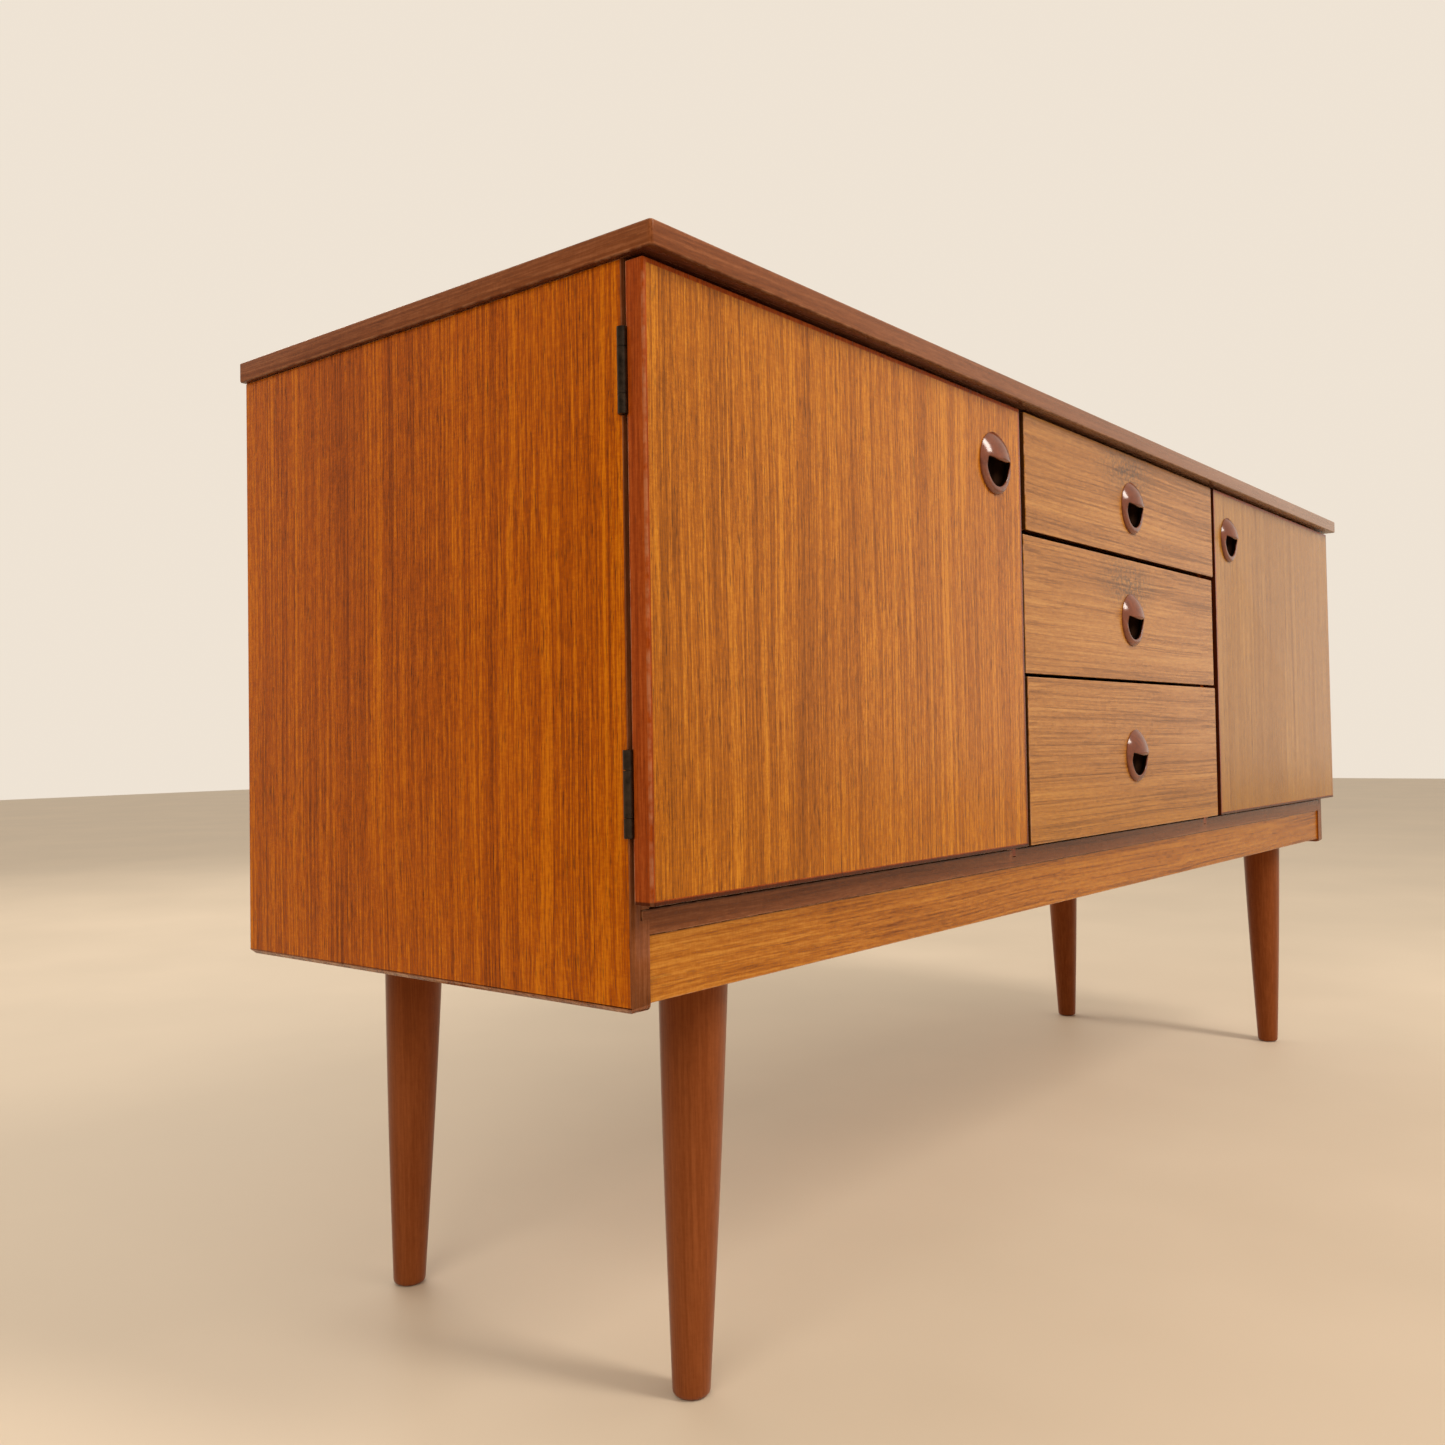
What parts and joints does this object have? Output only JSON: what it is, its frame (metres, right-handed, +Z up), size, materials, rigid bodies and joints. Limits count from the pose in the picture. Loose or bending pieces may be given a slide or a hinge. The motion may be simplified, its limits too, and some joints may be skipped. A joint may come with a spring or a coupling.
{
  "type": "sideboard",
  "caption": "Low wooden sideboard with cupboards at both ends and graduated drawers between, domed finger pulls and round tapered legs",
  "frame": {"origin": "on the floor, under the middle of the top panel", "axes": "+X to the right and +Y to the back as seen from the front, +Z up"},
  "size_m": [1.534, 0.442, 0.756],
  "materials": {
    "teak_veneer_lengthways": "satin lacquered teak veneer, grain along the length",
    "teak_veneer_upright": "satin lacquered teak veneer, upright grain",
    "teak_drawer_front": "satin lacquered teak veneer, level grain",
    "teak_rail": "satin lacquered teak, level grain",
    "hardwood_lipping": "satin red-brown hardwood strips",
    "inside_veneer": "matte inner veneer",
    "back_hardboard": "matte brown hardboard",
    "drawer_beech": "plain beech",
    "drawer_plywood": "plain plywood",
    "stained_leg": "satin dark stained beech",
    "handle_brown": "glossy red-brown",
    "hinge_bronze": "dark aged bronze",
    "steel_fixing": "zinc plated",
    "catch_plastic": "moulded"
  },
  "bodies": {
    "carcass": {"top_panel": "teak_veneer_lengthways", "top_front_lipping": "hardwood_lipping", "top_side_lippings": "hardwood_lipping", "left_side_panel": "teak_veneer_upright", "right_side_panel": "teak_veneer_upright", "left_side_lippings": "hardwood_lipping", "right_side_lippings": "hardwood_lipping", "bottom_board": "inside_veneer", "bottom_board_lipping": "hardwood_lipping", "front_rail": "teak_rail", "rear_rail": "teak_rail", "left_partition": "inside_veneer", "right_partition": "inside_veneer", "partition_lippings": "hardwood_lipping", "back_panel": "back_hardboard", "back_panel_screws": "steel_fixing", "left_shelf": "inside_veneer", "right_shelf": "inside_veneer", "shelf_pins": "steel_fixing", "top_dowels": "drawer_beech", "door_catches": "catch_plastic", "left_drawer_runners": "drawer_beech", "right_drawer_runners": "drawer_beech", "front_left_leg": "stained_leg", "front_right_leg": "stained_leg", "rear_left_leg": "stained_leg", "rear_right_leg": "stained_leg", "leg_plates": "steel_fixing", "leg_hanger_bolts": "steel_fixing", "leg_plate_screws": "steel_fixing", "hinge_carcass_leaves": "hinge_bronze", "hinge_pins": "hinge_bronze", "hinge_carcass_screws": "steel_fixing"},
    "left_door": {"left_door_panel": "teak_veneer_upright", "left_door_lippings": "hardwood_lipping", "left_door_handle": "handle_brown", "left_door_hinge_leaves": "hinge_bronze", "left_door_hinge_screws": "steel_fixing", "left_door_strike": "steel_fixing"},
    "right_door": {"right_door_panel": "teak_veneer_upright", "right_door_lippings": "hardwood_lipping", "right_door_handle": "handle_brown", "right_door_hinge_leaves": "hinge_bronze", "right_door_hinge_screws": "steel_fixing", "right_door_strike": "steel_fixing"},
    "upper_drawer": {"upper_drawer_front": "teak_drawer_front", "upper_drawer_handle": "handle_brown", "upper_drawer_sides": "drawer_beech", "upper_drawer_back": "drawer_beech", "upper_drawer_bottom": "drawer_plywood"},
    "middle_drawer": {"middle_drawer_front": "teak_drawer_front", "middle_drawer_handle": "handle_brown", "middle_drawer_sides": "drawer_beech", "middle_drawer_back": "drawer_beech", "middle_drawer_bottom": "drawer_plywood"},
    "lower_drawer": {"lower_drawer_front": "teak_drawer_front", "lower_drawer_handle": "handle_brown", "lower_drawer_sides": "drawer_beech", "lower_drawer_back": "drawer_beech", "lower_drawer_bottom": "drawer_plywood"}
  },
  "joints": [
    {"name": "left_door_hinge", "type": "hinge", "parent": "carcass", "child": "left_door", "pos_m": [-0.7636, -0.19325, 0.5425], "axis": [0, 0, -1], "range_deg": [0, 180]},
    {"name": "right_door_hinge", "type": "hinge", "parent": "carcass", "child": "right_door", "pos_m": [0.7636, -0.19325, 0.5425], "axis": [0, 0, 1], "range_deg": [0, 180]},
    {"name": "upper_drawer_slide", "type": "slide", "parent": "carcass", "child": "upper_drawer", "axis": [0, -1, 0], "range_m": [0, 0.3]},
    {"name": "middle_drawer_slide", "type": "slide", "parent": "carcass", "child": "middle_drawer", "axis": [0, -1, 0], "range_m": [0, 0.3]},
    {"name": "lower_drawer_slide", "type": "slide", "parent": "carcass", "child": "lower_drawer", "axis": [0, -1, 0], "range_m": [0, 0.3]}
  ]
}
******************************
## TO BE DONE
Copy out every line where the word "joints" occurs.

## FINISHED EXERCISE
What parts and joints does this object have? Output only JSON: what it is, its frame (metres, right-handed, +Z up), size, materials, rigid bodies and joints. Limits count from the pose in the picture. Loose or bending pieces may be given a slide or a hinge. The motion may be simplified, its limits too, and some joints may be skipped. A joint may come with a spring or a coupling.
  "joints": [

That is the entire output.